Location
- 620 12th Street B North Lethbridge, Alberta, Canada Canada
- Coordinates: 49°42′30″N 112°49′38″W﻿ / ﻿49.70833°N 112.82722°W

District information
- Superintendent: Chantel Axani
- Chair of the board: Linda Ellefson
- Schools: 16
- Budget: CA$74.2 million (2025/2026)

Students and staff
- Students: 5,491 (September 2024)
- Teachers: 282.46 FTE (2024/2025)
- Staff: 250.79 FTE (2024/2025)
- Student–teacher ratio: 19.44:1 (2024/2025)

Other information
- Elected trustees: Kevin Kinahan, ward 1 Tricia Doherty, ward 2 Linda Ellefson, ward 2 Roisin Gibb, ward 2 Carmen Mombourquette, ward 2 Bob Spitzig, ward 2 Cheralan O'Donnell, ward 3 Blake Dolan, ward 4 Thomas Machacek, ward 5
- Website: www.holyspirit.ab.ca

= Holy Spirit Roman Catholic Separate Regional Division No. 4 =

School district in Alberta, Canada

Holy Spirit Roman Catholic Separate School Division or Holy Spirit Catholic School Division is the Catholic school authority in Lethbridge, Alberta, Canada and surrounding communities.

==Size==
The Holy Spirit Roman Catholic Separate School Division runs 16 schools in the communities of Lethbridge, Taber, Coaldale, Picture Butte, Bow Island and Pincher Creek in southwestern Alberta. The school board enrolment for 2024/25 was 5,491 students.

== Governance ==
A Board of Trustees, composed of nine elected trustees, runs the Holy Spirit Catholic School Dvision. The trustees are elected from five different wards across the area covered by the school division. The five wards are:

- Ward 1 (Coaldale, Broxburn, Fairview, Tempest, and area): 1 trustee
- Ward 2 (Lethbridge, Coalhurst, Craddock, Raymond, Stirling, and area): 5 trustees, elected at large
- Ward 3 (Picture Butte, Diamond City, Iron Springs, Shaughnessy, Turin, and area): 1 trustee
- Ward 4 (Pincher Creek, Drywood, Summer View, Twin Butte, and area): 1 trustee
- Ward 5 (Taber, Bow Island, Barnwell, Chin, Cranford, Conrad, Elcan, Fincastle, Purple Springs, Reliance, Wrentham, and area): 1 trustee

The trustees are elected every four years under the provisions of the Local Authorities Elections Act of the Province of Alberta. The last election was in October, 2021.

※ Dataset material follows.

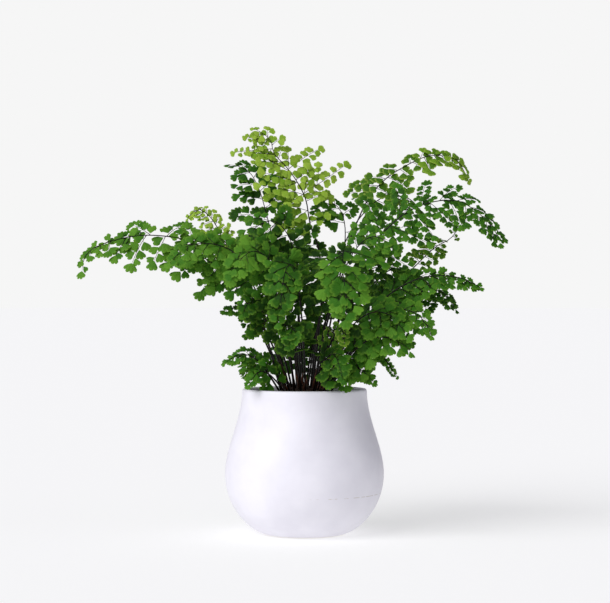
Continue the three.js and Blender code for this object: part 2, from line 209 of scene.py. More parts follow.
def glazedStoneware():
    # white satin glaze over stoneware: cool white, soft broad highlights, a faint orange-peel skin
    look = potLook
    material, tree = newMaterial("glazed stoneware")
    place = addNode(tree, "TexCoord").outputs["Object"]
    cloud = addNode(tree, "TexNoise", links={"Vector": place}, values={"Scale": 28, "Detail": 3})
    skin = addNode(tree, "TexNoise", links={"Vector": place}, values={"Scale": 420, "Detail": 2})
    speck = addNode(tree, "TexVoronoi", links={"Vector": place}, values={"Scale": 260})
    colour = addNode(tree, "ValToRGB", links={"Fac": cloud.outputs["Fac"]},
                     stops=[(0.35, linear(look["glazeShade"])), (0.68, linear(look["glaze"]))])
    speckMask = addNode(tree, "ValToRGB", links={"Fac": speck.outputs["Distance"]},
                        stops=[(0.02, (1, 1, 1, 1)), (0.06, (0, 0, 0, 1))])
    pinhole = addNode(tree, "Mix", data_type="RGBA",
                      links={0: speckMask.outputs["Color"], 6: colour.outputs["Color"]},
                      values={7: linear(look["pinhole"])})
    axes = addNode(tree, "SeparateXYZ", links={"Vector": place}).outputs
    height = axes["Z"]
    footMask = addNode(tree, "MapRange", links={"Value": height},
                       values={"From Min": 0.4 * mm, "From Max": 1.0 * mm, "To Min": 1, "To Max": 0})
    # the mould line shows as a broken row of worn dashes on the pot's right half
    offLine = addNode(tree, "Math", operation="SUBTRACT", links={0: height}, values={1: look["mouldLine"]})
    fromLine = addNode(tree, "Math", operation="ABSOLUTE", links={0: offLine.outputs[0]})
    nearLine = addNode(tree, "MapRange", links={"Value": fromLine.outputs[0]},
                       values={"From Max": look["mouldWear"], "To Min": 1, "To Max": 0})
    dashes = addNode(tree, "TexNoise", links={"Vector": place}, values={"Scale": 160, "Detail": 2})
    dashMask = addNode(tree, "MapRange", links={"Value": dashes.outputs["Fac"]},
                       values={"From Min": 0.45, "From Max": 0.53})
    rightHalf = addNode(tree, "MapRange", links={"Value": axes["X"]},
                        values={"From Min": -8 * mm, "From Max": 4 * mm})
    lineWear = addNode(tree, "Math", operation="MULTIPLY",
                       links={0: nearLine.outputs["Result"], 1: dashMask.outputs["Result"]})
    wear = addNode(tree, "Math", operation="MULTIPLY",
                   links={0: lineWear.outputs[0], 1: rightHalf.outputs["Result"]})
    lined = addNode(tree, "Mix", data_type="RGBA",
                    links={0: wear.outputs[0], 6: pinhole.outputs[2]}, values={7: linear(look["worn"])})
    body = addNode(tree, "Mix", data_type="RGBA",
                   links={0: footMask.outputs["Result"], 6: lined.outputs[2]},
                   values={7: linear(look["bisque"])})
    rough = addNode(tree, "MapRange", links={"Value": cloud.outputs["Fac"]},
                    values={"To Min": look["roughness"] - 0.05, "To Max": look["roughness"] + 0.08})
    bump = addNode(tree, "Bump", links={"Height": skin.outputs["Fac"]},
                   values={"Strength": 0.12, "Distance": 0.4 * mm})
    shader = addNode(tree, "BsdfPrincipled",
                     links={"Base Color": body.outputs[2], "Roughness": rough.outputs["Result"],
                            "Normal": bump.outputs["Normal"]},
                     values={"IOR": 1.5, "Coat Weight": 0.12, "Coat Roughness": 0.4})
    finishMaterial(tree, shader.outputs["BSDF"])
    return material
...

At an annual organizational meeting, the Board of Trustees elects one of its members to be Chair of the Board and another to be Vice Chair.

==Schools==
In 2025/26, the Holy Spirit Catholic School division operated the following 16 schools:

Bow Island
- St. Michael's School (Early Learning-12)

Coaldale
- St. Joseph's School (Early Learning-9)

Lethbridge
- Catholic Central High School (10-12)
- Children of St. Martha School (Early Learning-6)
- École St. Mary School (Early Learning-6)
- Father Leonard Van Tighem School (Early Learning-6)
- Our Lady of the Assumption School (Early Learning-6)
- St. Francis Junior High (7-9)
- St. Patrick Fine Arts School (K-6)
- St. Paul School (Early Learning-6)
- St. Theresa of Calcutta (Early Learning-6)

Picture Butte
- St. Catherine School (Early Learning-9)

Pincher Creek
- St. Michael's School (Early Learning-6)

Taber
- St. Mary School (6-12)
- St. Patrick School (Early Learning-5)
Alternative Learning School
- Trinity Learning Centre (10-12)

In September 2026, the Holy Spirit Catholic School Division will open a new K-6 school in West Lethbridge with a capacity of 250 students and the ability to accommodate up to 400, when fully built out. Upon the opening of this new elementary school, Father Leonard Van Tighem School will become a junior high school (grades 7-9).